NAM’s concept design will serve as the blueprint for the development of the pocket park located a block from the Historic State Street business district.

The borough purchased the piece of open space known as Bird in Hand Lot B at Court and Mercer streets in January 2019 to preserve the site’s historic significance and to create a public pocket park to enhance the surrounding historic Court Street neighborhood, a section of tree-lined streets with brick sidewalks, Colonial-era buildings and period street lighting.

The Bird in Hand property is the site of the only Revolutionary War skirmish in Newtown, a 1778 Loyalist raid on the Bird in Hand Tavern where tailors were making uniforms for the troops at Valley Forge. Five American soldiers were killed, four were wounded and others were captured.

In addition, the land is part of the last remaining lot of the original six squares of property that comprised the layout of Newtown by William Penn.

Building Lease Renewal

In other business, council voted unanimously to send a letter to the Newtown Fire Association indicating its intentions to renew a building lease with the NFA for another five years.

The borough has been renting space from the NFA for its Liberty Street police department for the past 20 years under an agreement that included an initial five year lease and four subsequent five year renewals.

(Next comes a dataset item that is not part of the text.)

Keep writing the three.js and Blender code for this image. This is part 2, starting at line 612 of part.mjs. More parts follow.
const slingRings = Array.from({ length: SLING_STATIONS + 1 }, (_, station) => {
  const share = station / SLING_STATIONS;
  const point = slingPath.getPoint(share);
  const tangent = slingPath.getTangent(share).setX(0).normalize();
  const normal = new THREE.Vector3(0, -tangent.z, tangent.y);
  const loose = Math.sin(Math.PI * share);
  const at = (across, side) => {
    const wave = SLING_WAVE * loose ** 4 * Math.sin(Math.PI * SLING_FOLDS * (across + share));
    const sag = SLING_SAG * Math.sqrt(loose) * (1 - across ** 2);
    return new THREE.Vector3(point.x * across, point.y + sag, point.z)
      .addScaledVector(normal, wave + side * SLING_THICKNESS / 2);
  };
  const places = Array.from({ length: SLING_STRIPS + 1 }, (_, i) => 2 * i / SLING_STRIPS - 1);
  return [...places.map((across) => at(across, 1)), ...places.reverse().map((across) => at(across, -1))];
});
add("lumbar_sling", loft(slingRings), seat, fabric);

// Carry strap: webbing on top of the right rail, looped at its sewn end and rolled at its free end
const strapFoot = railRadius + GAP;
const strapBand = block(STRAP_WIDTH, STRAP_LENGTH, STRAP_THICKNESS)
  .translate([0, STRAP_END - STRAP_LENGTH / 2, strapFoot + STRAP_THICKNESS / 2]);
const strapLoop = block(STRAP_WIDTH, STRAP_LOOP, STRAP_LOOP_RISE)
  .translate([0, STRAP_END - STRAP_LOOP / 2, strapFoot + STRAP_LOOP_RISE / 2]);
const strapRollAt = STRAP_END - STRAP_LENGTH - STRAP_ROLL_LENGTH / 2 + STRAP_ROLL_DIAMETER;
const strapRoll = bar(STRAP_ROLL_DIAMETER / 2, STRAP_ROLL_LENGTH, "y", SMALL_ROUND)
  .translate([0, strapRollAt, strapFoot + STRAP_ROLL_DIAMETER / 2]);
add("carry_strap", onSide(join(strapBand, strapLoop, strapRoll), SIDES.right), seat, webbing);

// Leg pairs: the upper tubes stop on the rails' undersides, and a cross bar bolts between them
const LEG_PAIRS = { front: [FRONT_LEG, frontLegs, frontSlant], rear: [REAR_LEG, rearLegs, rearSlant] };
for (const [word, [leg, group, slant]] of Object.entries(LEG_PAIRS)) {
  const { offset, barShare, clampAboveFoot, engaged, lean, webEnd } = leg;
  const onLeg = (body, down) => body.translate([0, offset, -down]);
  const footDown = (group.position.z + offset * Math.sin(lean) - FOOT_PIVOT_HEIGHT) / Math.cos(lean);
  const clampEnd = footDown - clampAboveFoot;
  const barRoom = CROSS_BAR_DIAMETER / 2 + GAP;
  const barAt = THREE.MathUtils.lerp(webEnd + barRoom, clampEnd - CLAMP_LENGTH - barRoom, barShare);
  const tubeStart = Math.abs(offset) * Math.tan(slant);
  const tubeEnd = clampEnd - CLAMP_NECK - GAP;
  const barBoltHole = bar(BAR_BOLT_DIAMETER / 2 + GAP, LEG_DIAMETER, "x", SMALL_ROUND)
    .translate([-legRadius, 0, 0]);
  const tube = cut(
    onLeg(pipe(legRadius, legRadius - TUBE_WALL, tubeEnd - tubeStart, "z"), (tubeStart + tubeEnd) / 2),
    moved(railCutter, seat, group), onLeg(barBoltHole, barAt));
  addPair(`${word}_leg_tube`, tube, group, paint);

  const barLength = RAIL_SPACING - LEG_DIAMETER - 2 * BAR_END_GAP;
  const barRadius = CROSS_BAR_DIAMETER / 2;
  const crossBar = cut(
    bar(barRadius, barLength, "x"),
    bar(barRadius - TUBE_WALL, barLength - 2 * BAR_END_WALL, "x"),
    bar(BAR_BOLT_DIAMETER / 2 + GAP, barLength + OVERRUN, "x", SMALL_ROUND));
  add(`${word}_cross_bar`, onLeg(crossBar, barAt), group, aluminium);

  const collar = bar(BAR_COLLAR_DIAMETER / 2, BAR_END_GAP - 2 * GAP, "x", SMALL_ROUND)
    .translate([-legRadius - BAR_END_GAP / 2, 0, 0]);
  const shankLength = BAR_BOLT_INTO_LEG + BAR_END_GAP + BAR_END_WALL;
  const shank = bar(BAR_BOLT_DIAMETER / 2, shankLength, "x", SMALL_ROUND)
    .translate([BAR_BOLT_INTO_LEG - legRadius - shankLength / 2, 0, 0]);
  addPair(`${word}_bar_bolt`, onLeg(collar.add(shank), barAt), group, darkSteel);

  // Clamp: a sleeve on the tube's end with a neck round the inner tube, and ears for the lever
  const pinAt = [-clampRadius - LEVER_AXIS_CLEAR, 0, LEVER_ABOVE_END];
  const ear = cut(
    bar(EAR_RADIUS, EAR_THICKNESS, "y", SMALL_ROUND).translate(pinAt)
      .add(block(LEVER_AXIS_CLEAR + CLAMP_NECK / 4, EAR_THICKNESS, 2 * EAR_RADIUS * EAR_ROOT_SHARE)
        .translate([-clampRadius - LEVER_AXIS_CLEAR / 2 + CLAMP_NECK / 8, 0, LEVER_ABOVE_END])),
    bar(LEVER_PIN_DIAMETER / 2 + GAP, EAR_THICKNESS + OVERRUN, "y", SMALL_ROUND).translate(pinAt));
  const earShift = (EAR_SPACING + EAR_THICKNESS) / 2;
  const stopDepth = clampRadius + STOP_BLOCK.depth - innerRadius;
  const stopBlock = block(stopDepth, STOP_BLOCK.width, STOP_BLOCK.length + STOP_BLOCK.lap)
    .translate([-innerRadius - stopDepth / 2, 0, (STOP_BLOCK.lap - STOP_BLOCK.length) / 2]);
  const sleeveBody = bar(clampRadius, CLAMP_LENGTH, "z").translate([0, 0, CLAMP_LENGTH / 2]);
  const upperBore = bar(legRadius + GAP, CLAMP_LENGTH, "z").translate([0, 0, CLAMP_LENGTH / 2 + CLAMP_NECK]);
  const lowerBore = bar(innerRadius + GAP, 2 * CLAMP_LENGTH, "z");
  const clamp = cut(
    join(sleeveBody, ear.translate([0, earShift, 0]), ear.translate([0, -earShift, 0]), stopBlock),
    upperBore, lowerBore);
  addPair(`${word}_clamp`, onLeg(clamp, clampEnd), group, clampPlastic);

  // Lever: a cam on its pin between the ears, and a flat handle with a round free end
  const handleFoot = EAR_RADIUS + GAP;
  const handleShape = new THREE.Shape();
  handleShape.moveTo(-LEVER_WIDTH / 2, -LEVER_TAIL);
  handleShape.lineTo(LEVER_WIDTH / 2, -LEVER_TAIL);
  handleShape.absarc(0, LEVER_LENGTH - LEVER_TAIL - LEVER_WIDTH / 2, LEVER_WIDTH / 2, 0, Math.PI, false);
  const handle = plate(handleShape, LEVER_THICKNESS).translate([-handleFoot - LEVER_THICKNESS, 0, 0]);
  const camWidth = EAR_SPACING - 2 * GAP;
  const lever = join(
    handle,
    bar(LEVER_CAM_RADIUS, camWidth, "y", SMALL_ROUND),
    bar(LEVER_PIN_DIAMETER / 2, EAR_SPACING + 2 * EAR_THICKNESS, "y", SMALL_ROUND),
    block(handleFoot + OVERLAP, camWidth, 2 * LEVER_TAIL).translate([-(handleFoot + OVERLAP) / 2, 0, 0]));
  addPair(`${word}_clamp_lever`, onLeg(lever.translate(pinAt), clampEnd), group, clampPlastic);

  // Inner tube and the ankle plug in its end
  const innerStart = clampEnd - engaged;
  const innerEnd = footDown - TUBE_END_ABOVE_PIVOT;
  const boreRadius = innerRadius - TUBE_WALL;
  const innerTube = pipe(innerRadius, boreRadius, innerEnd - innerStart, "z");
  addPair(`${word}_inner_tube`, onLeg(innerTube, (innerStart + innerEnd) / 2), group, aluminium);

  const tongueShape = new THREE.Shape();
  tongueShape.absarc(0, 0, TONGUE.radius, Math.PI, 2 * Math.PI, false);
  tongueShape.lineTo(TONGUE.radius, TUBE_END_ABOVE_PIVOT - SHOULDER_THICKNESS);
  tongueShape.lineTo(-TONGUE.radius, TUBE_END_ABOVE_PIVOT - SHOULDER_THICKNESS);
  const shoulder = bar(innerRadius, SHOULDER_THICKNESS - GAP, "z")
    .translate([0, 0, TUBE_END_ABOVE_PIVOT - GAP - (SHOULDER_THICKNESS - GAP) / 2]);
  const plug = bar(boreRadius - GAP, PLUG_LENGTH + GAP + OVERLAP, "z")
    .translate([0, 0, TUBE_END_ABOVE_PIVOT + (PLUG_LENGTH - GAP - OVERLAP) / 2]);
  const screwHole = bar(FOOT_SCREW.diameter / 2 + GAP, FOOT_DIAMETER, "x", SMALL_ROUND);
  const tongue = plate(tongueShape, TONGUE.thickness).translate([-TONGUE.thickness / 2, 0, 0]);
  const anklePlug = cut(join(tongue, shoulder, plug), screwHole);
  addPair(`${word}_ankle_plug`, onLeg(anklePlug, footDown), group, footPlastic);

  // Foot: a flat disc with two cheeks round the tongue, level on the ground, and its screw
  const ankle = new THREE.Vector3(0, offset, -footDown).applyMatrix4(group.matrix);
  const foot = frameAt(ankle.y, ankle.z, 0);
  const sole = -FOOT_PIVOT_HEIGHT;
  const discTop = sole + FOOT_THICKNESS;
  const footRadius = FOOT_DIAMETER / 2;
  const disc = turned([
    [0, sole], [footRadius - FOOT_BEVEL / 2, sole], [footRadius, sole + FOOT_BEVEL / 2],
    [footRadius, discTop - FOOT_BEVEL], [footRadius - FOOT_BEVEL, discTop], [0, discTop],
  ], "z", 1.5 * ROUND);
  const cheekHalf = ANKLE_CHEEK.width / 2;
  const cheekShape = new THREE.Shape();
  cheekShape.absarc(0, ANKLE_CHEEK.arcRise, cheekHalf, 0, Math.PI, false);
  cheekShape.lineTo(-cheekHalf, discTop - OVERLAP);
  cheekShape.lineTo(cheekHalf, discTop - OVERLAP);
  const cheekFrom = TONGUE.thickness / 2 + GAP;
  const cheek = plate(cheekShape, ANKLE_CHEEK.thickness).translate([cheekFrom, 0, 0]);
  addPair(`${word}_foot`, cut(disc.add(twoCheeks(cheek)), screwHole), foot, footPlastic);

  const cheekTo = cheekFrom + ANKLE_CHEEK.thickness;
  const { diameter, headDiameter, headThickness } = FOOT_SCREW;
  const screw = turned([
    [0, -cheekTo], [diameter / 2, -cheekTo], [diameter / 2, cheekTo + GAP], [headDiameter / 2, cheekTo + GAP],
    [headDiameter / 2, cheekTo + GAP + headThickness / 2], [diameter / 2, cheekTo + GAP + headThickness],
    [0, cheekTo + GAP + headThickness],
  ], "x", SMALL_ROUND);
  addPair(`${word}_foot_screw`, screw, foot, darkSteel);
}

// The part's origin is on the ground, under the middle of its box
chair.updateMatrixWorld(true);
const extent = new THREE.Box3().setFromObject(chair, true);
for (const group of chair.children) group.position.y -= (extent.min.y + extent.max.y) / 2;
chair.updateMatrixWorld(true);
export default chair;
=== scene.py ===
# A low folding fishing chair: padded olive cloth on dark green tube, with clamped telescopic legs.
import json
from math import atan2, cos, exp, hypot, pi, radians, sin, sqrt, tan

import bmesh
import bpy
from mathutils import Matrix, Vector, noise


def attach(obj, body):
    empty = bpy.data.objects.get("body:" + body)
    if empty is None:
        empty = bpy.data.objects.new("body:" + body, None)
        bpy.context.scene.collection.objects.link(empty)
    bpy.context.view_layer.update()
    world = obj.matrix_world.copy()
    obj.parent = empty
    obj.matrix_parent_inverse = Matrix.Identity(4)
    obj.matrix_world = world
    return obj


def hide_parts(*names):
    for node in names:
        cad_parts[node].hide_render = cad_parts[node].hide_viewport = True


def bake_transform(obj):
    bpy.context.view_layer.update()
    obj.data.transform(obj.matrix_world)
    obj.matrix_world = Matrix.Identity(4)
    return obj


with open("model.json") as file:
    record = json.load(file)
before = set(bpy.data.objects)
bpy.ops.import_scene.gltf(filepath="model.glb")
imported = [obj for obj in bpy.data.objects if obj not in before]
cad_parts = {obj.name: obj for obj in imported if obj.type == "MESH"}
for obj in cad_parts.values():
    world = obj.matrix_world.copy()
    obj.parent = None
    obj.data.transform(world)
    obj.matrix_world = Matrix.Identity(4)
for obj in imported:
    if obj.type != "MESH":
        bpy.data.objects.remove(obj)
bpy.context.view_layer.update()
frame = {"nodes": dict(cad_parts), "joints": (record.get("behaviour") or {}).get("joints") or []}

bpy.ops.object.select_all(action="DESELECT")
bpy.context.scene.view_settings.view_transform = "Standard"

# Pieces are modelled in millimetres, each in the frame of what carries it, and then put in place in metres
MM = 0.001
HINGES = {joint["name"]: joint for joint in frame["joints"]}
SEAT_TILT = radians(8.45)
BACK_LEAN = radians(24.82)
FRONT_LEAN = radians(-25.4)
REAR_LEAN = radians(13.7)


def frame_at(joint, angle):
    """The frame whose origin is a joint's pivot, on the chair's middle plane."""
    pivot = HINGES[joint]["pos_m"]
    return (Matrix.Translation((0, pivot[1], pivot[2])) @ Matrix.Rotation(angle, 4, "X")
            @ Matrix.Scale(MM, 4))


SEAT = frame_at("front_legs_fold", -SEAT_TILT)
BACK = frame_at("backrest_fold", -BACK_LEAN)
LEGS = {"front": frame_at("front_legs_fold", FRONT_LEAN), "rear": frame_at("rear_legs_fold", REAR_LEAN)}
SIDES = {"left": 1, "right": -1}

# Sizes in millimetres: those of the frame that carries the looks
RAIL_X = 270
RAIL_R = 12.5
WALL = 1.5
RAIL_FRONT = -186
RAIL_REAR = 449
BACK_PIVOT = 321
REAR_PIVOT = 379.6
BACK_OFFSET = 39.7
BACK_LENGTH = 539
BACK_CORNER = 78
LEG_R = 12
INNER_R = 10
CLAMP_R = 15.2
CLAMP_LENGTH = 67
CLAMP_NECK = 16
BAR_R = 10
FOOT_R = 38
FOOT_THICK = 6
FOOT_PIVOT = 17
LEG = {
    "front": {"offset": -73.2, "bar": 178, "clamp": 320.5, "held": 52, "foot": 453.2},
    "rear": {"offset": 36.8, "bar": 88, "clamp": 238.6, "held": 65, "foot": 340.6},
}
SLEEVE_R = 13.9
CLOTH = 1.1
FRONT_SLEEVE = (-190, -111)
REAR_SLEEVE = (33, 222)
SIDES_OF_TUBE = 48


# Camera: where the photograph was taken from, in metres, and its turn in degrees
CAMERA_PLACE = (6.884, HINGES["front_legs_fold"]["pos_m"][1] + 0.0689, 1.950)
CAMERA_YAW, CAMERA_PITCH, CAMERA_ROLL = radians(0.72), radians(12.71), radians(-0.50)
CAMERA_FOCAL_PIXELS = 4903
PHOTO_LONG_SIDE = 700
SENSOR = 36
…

Borough solicitor Lauren Gallagher informed council that this is the final five year renewal for the space under the lease.

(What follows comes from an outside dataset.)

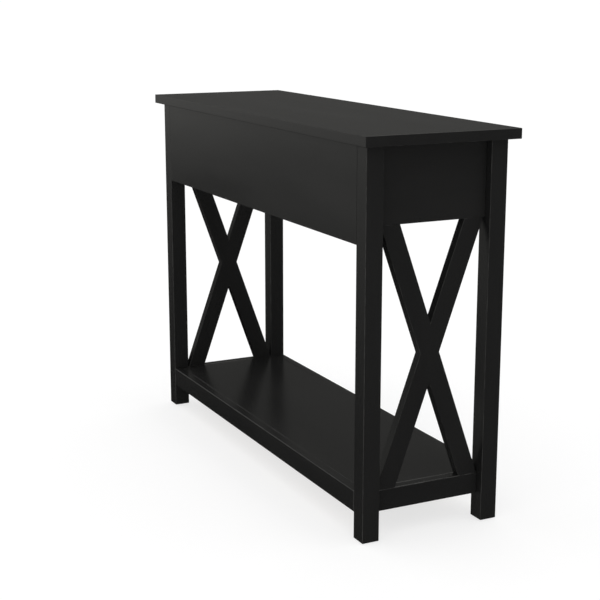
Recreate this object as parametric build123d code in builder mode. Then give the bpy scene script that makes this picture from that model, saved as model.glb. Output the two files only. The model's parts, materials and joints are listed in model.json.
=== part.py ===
from build123d import *
import math
import os

os.makedirs("parts", exist_ok=True)

# Lift-top console table. Origin on the floor under the middle of the table.
# +X runs along the table to its right end, +Y from the front to the back, +Z up.
# All sizes are in millimetres and degrees.

# ------------------------------------------------------------------ driving dimensions
table_height = 735
top_length = 1000
top_depth = 314
top_thickness = 19
frame_length = 958
frame_depth = 286
leg_side = 34
board = 18
edge_ease = 1.5
glide_height = 1.5
lid_gap = 1.5

front_apron_bottom = 542
low_apron_bottom = 575
shelf_rail_bottom = 51
shelf_level = 92
shelf_thickness = 15
well_floor_bottom = 583
well_floor_thickness = 9
groove_depth = 4.5

brace_width = 37
brace_middle_height = 336
brace_slope = 70.3

cleat_side = 18
cleat_length = 800

play = 0.05
screw_radius = 2
screw_head_radius = 4
screw_head_height = 2.2
dowel_radius = 4
dowel_length = 30
cam_radius = 7.5
cam_depth = 12.5
cam_setback = 24
cam_bolt_radius = 3
cam_bolt_thread_radius = 2.5
cam_bolt_thread_length = 11

# Lift hinge: the pivots as (y, z), then the arms' angles above the +Y direction.
front_pivot = (-98, 666)
pivot_spacing = 58
arm_length = 153
closed_angle = 12
lift_angle = 88
lever_length = 26
plate_thickness = 2.5
arm_thickness = 3
washer_thickness = 1
pivot_radius = 4
rivet_head_radius = 6
rivet_head_height = 2.2
cross_tube_radius = 9
cross_tube_wall = 1.5
spring_radius = 7
spring_wire_radius = 0.85
spring_wall = 2
spring_to_arm = 3
spring_post_y = 40

# ------------------------------------------------------------------ derived dimensions
case_top = table_height - top_thickness - lid_gap
lid_underside = table_height - top_thickness
leg_outer_x = frame_length / 2
leg_outer_y = frame_depth / 2
inner_x = leg_outer_x - leg_side
inner_y = leg_outer_y - board
leg_inner_y = leg_outer_y - leg_side
end_board_middle_x = inner_x + board / 2
long_board_middle_y = inner_y + board / 2
shelf_bottom = shelf_level - shelf_thickness
cleat_bottom = shelf_bottom - cleat_side
SIDES = (-1, 1)
END_NAMES = {-1: "left", 1: "right"}
LONG_NAMES = {-1: "front", 1: "back"}


def finish(builder, name):
    """Label a finished piece and write it as its own STEP file."""
    builder.part.label = name
    export_step(builder.part, f"parts/{name}.step")


def facing(point, direction):
    """A plane at a point on a face, with its normal along a direction."""
    return Plane(origin=point, z_dir=direction)


def rod(point, direction, radius, length, mode=Mode.ADD):
    """A round rod, or a bore with Mode.SUBTRACT, that starts at a point and runs along a direction."""
    with Locations(facing(point, direction)):
        Cylinder(radius, length, align=(Align.CENTER, Align.CENTER, Align.MIN), mode=mode)


def slab_between(low, high, mode=Mode.ADD):
    """A rectangular block between its lowest and its highest corner."""
    with Locations(tuple((a + b) / 2 for a, b in zip(low, high))):
        Box(*[b - a for a, b in zip(low, high)], mode=mode)


# ------------------------------------------------------------------ joinery positions
apron_dowel_heights = (612, 690)
rail_dowel_height = (shelf_rail_bottom + shelf_level) / 2
cam_heights = {
    "apron_front": (562, 690),
    "apron_back": (612, 690),
    "rail_front": (64,),
    "rail_back": (64,),
}
cam_height_of_side = {
    -1: cam_heights["apron_front"] + cam_heights["rail_front"],
    1: cam_heights["apron_back"] + cam_heights["rail_back"],
}
cleat_screw_xs = (-350, -120, 120, 350)
shelf_screw_xs = (-290, -60, 60, 290)
cleat_screw_height = cleat_bottom + cleat_side / 2
cleat_middle_y = inner_y - cleat_side / 2
cleat_screw_bite = 12
shelf_screw_bite = 10
bore_bottom_gap = 0.5


def cut_dowel_bores(x, y, heights, direction_y):
    """Bores for dowels that lie along Y, into a face at y."""
    for height in heights:
        rod(
            (x, y, height),
            (0, direction_y, 0),
            dowel_radius + play,
            dowel_length / 2 + bore_bottom_gap,
            Mode.SUBTRACT,
        )


# ------------------------------------------------------------------ legs
foot_chamfer = 1
glide_radius = 12.5
glide_nail_radius = 1.25
glide_nail_length = 14
leg_middle_x = leg_outer_x - leg_side / 2
leg_middle_y = leg_outer_y - leg_side / 2

for side_x in SIDES:
    for side_y in SIDES:
        with BuildPart() as leg:
            with BuildSketch(Plane.XY.offset(glide_height)):
                with Locations((side_x * leg_middle_x, side_y * leg_middle_y)):
                    RectangleRounded(leg_side, leg_side, edge_ease)
            extrude(amount=case_top - glide_height)
            chamfer(leg.faces().sort_by(Axis.Z)[0].edges(), foot_chamfer)
            cut_dowel_bores(
                side_x * end_board_middle_x,
                side_y * leg_inner_y,
                (*apron_dowel_heights, rail_dowel_height),
                side_y,
            )
            for height in cam_height_of_side[side_y]:
                rod(
                    (side_x * inner_x, side_y * long_board_middle_y, height),
                    (side_x, 0, 0),
                    cam_bolt_thread_radius + play,
                    cam_bolt_thread_length + bore_bottom_gap,
                    Mode.SUBTRACT,
                )
            rod(
                (side_x * leg_middle_x, side_y * leg_middle_y, glide_height),
                (0, 0, 1),
                glide_nail_radius + play,
                glide_nail_length + bore_bottom_gap,
                Mode.SUBTRACT,
            )
        finish(leg, f"leg_{LONG_NAMES[side_y]}_{END_NAMES[side_x]}")

# ------------------------------------------------------------------ long aprons and rails
end_board_outer_x = inner_x + board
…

“Over the next five years the borough will have to decide whether it wants to negotiate a new agreement or find some other arrangements” for its police department, she said.

Under the final renewal approved by council in April, the lease will be extended from August 1, 2020 to July 31, 2025.

2020 Road Program

In other action, council voted unanimously to approve its 2020 road improvement program, which will be paid for with liquid fuels funds - an annual allotment that the borough receives from the state from the state’s gasoline tax.

The work, expected to take place over the summer, includes:

- North Chancellor Street from Jefferson to the borough line: Base repair, milling and overlay.

- Mercer Street from State to Congress: Base repair, milling, overlay and ADA ramps.

- East Centre Avenue: 200 yards of Base repairs.

- Pothole repairs on East Green Street and at Congress and Jefferson.

The program also includes an alternate add-on - some base repairs and fixing a depressed inlet on Jefferson Court.

Also as part of the road program, 75 feet of concrete curbing on North Chancellor Street and 40 feet of replacement sidewalk on Mercer Street will be paid for by individual property owners.

Bids are scheduled to be awarded at the council’s June business meeting with work beginning in August.

The work on North Chancellor Street is being coordinated with the Newtown Artesian Water Company, which will be dogging up the street to replace water lines along the street. The coordination will save the borough in capital outlay for its road project.

Other Approvals

In other action, council ratified the following motions previously approved in an early April executive session:

- A motion approving a Covid-19 disaster emergency declaration signed by the mayor. The declaration continues in effect through the duration of the emergency.

- A motion delaying the start of the penalty period for unpaid property taxes to July 31st.

- A motion directing its solicitor to draft a letter to Newtown Township agreeing to pay 50 percent of the engineering fees associated with a grant application for a pedestrian bridge linking the borough with Newtown Township. The cost will not exceed 50 percent of $2,124.

In other announcements, Council President Tara Grunde-McLaughlin took a moment to praise borough residents for stepping forward during the Covid-19 pandemic in support of the borough’s businesses, medical personnel, first responders, the elderly and those in need.

“We have residents and businesses that are donating time and money, collecting and sorting food for our pantries, sewing hundreds and hundreds of masks, cooking meals for medical personnel and first responders. I am so proud and grateful for my community,” she said.

“As we go forward, I ask that we support our local businesses. Many are open for prepay, pickup and shopping online. The storefronts may look closed, but they aren’t,” said the council president.